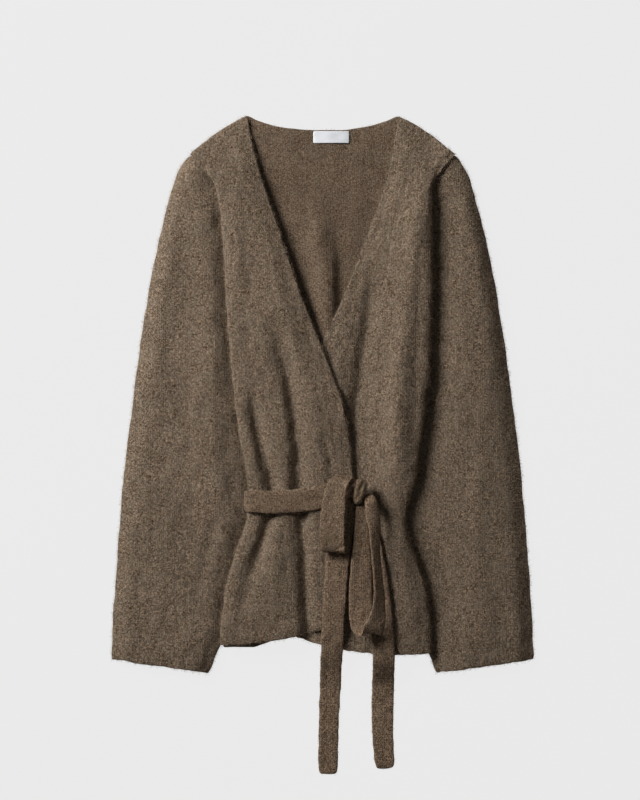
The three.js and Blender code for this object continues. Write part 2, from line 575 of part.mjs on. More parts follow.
function sleeveRing(panel, station) {
  const ends = [sleevePlan(station, 0), sleevePlan(station, 1)];
  const span = Math.hypot(ends[0].out - ends[1].out, ends[0].down - ends[1].down);
  const radius = (SLEEVE_EDGE_LAYER - FLOOR_LAYER) / 2;
  const inset = (CLOTH / 2 + radius) / span;
  const line = [];
  const add = (across, z) => {
    const plan = sleevePlan(station, across);
    line.push(place(panel.sign * plan.out, plan.down, z));
  };
  for (let i = 0; i < RING_UPPER; i += 1) {
    const across = lerp(inset, 1 - inset, i / RING_UPPER);
    const plan = sleevePlan(station, across);
    add(across, sleeveHeight(panel, plan.out, plan.down, (across - inset) * span, (1 - inset - across) * span));
  }
  for (let i = 0; i < RING_EDGE; i += 1) {
    const angle = (Math.PI * i) / RING_EDGE;
    add(1 - inset + (radius / span) * Math.sin(angle), FLOOR_LAYER + radius * (1 + Math.cos(angle)));
  }
  for (let i = 0; i < RING_LOWER; i += 1) add(lerp(1 - inset, inset, i / RING_LOWER), FLOOR_LAYER);
  for (let i = 0; i < RING_EDGE; i += 1) {
    const angle = (Math.PI * i) / RING_EDGE;
    add(inset - (radius / span) * Math.sin(angle), FLOOR_LAYER + radius * (1 - Math.cos(angle)));
  }
  return line;
}

function sleeve(name, panel) {
  const grid = [];
  for (let r = 0; r <= SLEEVE_RINGS; r += 1) grid.push(sleeveRing(panel, r / SLEEVE_RINGS));
  return piece(name, wall(grid, CLOTH, true), MELANGE);
}

// The back: a flat panel between the sleeves, cut to the neck, the shoulders, the armholes and the hem

const BACK_NECK_DROP = 17; // the neckline's lowest point under the high shoulder points
const BACK_CLEAR = 1.6; // between the back's sides and the sleeves
const BACK_HEM_DOWN = 640;
const BACK_HEM_LIFT = 14; // the hem is drawn up this much in the middle
const HEM_LIFTED = { from: 40, to: 85 }; // and falls to its corners between these
const NECK_ROUND = 2.6; // exponent of the neckline's curve
const CURVE_STEPS = 6; // for the neckline, the shoulder and the hem
const TIP_SHORT = 8; // the back stops this far inside the shoulder tip
const ARMHOLE_STEP = 13;
const SIDE_STEP = 20;

function back() {
  const right = [];
  for (let i = 0; i <= CURVE_STEPS; i += 1) {
    const x = (NECK_HALF * i) / CURVE_STEPS;
    right.push([x, BACK_NECK_DROP * (1 - (x / NECK_HALF) ** NECK_ROUND)]);
  }
  const tip = SHOULDER_OUT - TIP_SHORT;
  for (let i = 1; i <= CURVE_STEPS; i += 1) {
    const out = lerp(NECK_HALF, tip, i / CURVE_STEPS);
    right.push([out, shoulderDown(out)]);
  }
  for (let down = SHOULDER_DOWN + SIDE_STEP; down <= UNDERARM_DOWN; down += ARMHOLE_STEP) {
    right.push([read(ARMHOLE, "down", "out", down) - BACK_CLEAR, down]);
  }
  for (let down = UNDERARM_DOWN + SIDE_STEP; down < BACK_HEM_DOWN - SIDE_STEP / 2; down += SIDE_STEP) {
    right.push([read(SLEEVE_INNER, "down", "out", down) - BACK_CLEAR, down]);
  }
  const corner = read(SLEEVE_INNER, "down", "out", BACK_HEM_DOWN) - BACK_CLEAR - 1;
  for (let i = 0; i <= CURVE_STEPS; i += 1) {
    const x = corner * (1 - i / CURVE_STEPS);
    right.push([x, BACK_HEM_DOWN - BACK_HEM_LIFT * (1 - smoothstep(x, HEM_LIFTED.from, HEM_LIFTED.to))]);
  }
  const left = right.slice(1, -1).reverse().map(([x, down]) => [-x, down]);
  const shape = new THREE.Shape([...right, ...left].map(([x, down]) => new THREE.Vector2(x, NECK_Y - down)));
  return piece("back", new THREE.ExtrudeGeometry(shape, { depth: CLOTH, bevelEnabled: false }), MELANGE);
}

// The ties: flat strips along a smooth line, and the knot

const SLOPE_REACH = 0.05; // share of a row to either side from which a strip's direction is taken

function strip(name, rows, steps, sideways) {
  const table = numbered(rows);
  const last = table.length - 1;
  const at = (column, row) => read(table, "row", column, row);
  const middle = (row) => place(at("x", row), at("down", row), at("z", row));
  const grid = [];
  for (let i = 0; i <= steps; i += 1) {
    const row = (last * i) / steps;
    const ahead = middle(Math.min(row + SLOPE_REACH, last));
    const along = ahead.sub(middle(Math.max(row - SLOPE_REACH, 0))).normalize();
    const across = sideways.clone().addScaledVector(along, -sideways.dot(along)).normalize();
    across.applyAxisAngle(along, degToRad(at("tilt", row)));
    const raise = across.clone().cross(along).multiplyScalar(at("pinch", row));
    const half = at("width", row) / 2;
    grid.push(
      [-1, -0.5, 0, 0.5, 1].map((share) =>
        middle(row).addScaledVector(across, half * share).addScaledVector(raise, 0.5 - share ** 2),
      ),
    );
  }
  return piece(name, wall(grid, CLOTH), MELANGE);
}

const KNOT_FULLNESS = 0.75; // exponent: below 1 it is fuller than a ball at its corners

// The knot: a soft lump, wider towards the neck.
function knot() {
  const ball = new THREE.SphereGeometry(1, 16, 10);
  ball.deleteAttribute("normal");
  ball.deleteAttribute("uv");
  const closed = mergeVertices(ball, 1e-4);
  const position = closed.getAttribute("position");
  const fuller = (value) => Math.sign(value) * Math.abs(value) ** KNOT_FULLNESS;
  for (let i = 0; i < position.count; i += 1) {
    position.setXYZ(
      i,
      KNOT.halfWidth * fuller(position.getX(i)) * (1 + KNOT.taper * position.getY(i)),
      KNOT.halfLength * fuller(position.getY(i)),
      KNOT.halfHeight * fuller(position.getZ(i)),
    );
  }
  const mesh = piece("tie_knot", facingOut(closed), MELANGE);
  mesh.position.copy(place(KNOT.x, KNOT.down, KNOT.z));
  mesh.rotation.z = degToRad(KNOT.lean);
  return mesh;
}

function label() {
  const strip = new THREE.BoxGeometry(LABEL.width, LABEL.length, LABEL.thickness);
  const mesh = piece("neck_label", strip, LABEL_WHITE);
  mesh.position.copy(place(LABEL.x, LABEL.down, CLOTH + GAP + LABEL.thickness / 2));
  return mesh;
}

const ACROSS = new THREE.Vector3(1, 0, 0);
const LENGTHWAYS = new THREE.Vector3(0, 1, 0);

const cardigan = new THREE.Group();
cardigan.add(back());
cardigan.add(sleeve("sleeve_left", UNDER_FRONT));
cardigan.add(sleeve("sleeve_right", OVER_FRONT));
cardigan.add(front(UNDER_FRONT));
cardigan.add(front(OVER_FRONT));
cardigan.add(strip("tie_band", TIE_BAND, 22, LENGTHWAYS));
cardigan.add(strip("tie_loop_left", LOOP_LEFT, 30, ACROSS));
cardigan.add(strip("tie_loop_right", LOOP_RIGHT, 34, ACROSS));
cardigan.add(strip("tie_end_left", TIE_END_LEFT, 30, ACROSS));
cardigan.add(strip("tie_end_right", TIE_END_RIGHT, 30, ACROSS));
cardigan.add(knot());
cardigan.add(label());

export default cardigan;
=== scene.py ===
# A wrap cardigan in brushed wool, laid out flat on its back with its tie in a bow, seen from straight above.
import math

import bmesh
import bpy
import numpy as np
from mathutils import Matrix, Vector
from mathutils.bvhtree import BVHTree


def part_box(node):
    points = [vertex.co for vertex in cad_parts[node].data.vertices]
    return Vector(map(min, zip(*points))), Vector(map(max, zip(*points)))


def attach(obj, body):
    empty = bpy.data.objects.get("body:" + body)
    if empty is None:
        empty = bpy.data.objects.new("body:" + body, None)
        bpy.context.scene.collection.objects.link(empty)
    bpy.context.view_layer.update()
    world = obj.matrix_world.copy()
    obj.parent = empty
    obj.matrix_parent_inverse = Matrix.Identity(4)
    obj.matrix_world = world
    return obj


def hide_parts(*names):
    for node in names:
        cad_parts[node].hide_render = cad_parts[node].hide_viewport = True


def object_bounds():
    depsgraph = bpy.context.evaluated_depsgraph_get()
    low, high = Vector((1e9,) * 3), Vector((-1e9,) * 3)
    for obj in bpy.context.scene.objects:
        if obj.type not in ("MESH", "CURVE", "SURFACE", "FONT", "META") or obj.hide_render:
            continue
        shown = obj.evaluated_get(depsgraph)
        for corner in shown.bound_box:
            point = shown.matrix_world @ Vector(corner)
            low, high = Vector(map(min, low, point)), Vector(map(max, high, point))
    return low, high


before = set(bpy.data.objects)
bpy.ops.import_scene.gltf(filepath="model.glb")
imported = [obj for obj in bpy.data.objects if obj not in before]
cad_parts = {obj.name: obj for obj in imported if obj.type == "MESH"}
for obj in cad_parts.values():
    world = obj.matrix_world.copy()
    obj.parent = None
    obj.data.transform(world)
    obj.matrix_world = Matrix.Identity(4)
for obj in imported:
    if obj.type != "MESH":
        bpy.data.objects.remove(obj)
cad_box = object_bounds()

MM = 0.001
WELD = 0.002 * MM
FLAT_ANGLE = math.radians(1)
ONE_BAND = 0.314  # the scale at which a wave texture has one band in each unit of length


# Back panel: one flat piece of brushed wool knit, cut to the neck, shoulders, armholes and hem.
# Its inside is what shows in the V. It lies on the floor, and every other piece is sewn or laid on it.
# The knit is soft and about 3 mm thick, and its cut edges are turned, so they are round and a little uneven.

NECK_Y = cad_box[1][1]
STITCH_WIDE = 2.6 * MM
STITCH_TALL = 2.0 * MM
YARN_RELIEF = 0.9 * MM
PATCH = 11 * MM
CLOUD = 70 * MM
WAVES = 14  # how many are summed for one unevenness
PANEL_STEP = 12 * MM


def linear(hex_colour):
    """An sRGB hex colour as the linear colour that a shader takes."""
    parts = [int(hex_colour[i : i + 2], 16) / 255 for i in (1, 3, 5)]
    return (*[c / 12.92 if c <= 0.04045 else ((c + 0.055) / 1.055) ** 2.4 for c in parts], 1)


def add(tree, kind, inputs=None, **settings):
    """Adds one node: settings are its own choices, and inputs its sockets' values or what feeds them."""
    node = tree.nodes.new(kind)
    for name, value in settings.items():
        setattr(node, name, value)
    for socket, value in (inputs or {}).items():
        if isinstance(value, bpy.types.NodeSocket):
            tree.links.new(value, node.inputs[socket])
        else:
            node.inputs[socket].default_value = value
    return node


def colour_steps(tree, factor, *steps):
    """A colour ramp with a colour at each place from 0 to 1."""
    ramp = add(tree, "ShaderNodeValToRGB", {"Fac": factor})
    elements = ramp.color_ramp.elements
    while len(elements) < len(steps):
        elements.new(0.5)
    for element, (place, hex_colour) in zip(elements, steps):
        element.position = place
        element.color = linear(hex_colour)
    return ramp.outputs["Color"]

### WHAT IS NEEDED
Start at the line with "cad_parts[node].hide_render = cad_parts[node].hide_viewport", stop at the line with "PANEL_STEP = 12 * MM", and return every line in that stretch exactly, those two included.

### TASK SOLUTION
        cad_parts[node].hide_render = cad_parts[node].hide_viewport = True


def object_bounds():
    depsgraph = bpy.context.evaluated_depsgraph_get()
    low, high = Vector((1e9,) * 3), Vector((-1e9,) * 3)
    for obj in bpy.context.scene.objects:
        if obj.type not in ("MESH", "CURVE", "SURFACE", "FONT", "META") or obj.hide_render:
            continue
        shown = obj.evaluated_get(depsgraph)
        for corner in shown.bound_box:
            point = shown.matrix_world @ Vector(corner)
            low, high = Vector(map(min, low, point)), Vector(map(max, high, point))
    return low, high


before = set(bpy.data.objects)
bpy.ops.import_scene.gltf(filepath="model.glb")
imported = [obj for obj in bpy.data.objects if obj not in before]
cad_parts = {obj.name: obj for obj in imported if obj.type == "MESH"}
for obj in cad_parts.values():
    world = obj.matrix_world.copy()
    obj.parent = None
    obj.data.transform(world)
    obj.matrix_world = Matrix.Identity(4)
for obj in imported:
    if obj.type != "MESH":
        bpy.data.objects.remove(obj)
cad_box = object_bounds()

MM = 0.001
WELD = 0.002 * MM
FLAT_ANGLE = math.radians(1)
ONE_BAND = 0.314  # the scale at which a wave texture has one band in each unit of length


# Back panel: one flat piece of brushed wool knit, cut to the neck, shoulders, armholes and hem.
# Its inside is what shows in the V. It lies on the floor, and every other piece is sewn or laid on it.
# The knit is soft and about 3 mm thick, and its cut edges are turned, so they are round and a little uneven.

NECK_Y = cad_box[1][1]
STITCH_WIDE = 2.6 * MM
STITCH_TALL = 2.0 * MM
YARN_RELIEF = 0.9 * MM
PATCH = 11 * MM
CLOUD = 70 * MM
WAVES = 14  # how many are summed for one unevenness
PANEL_STEP = 12 * MM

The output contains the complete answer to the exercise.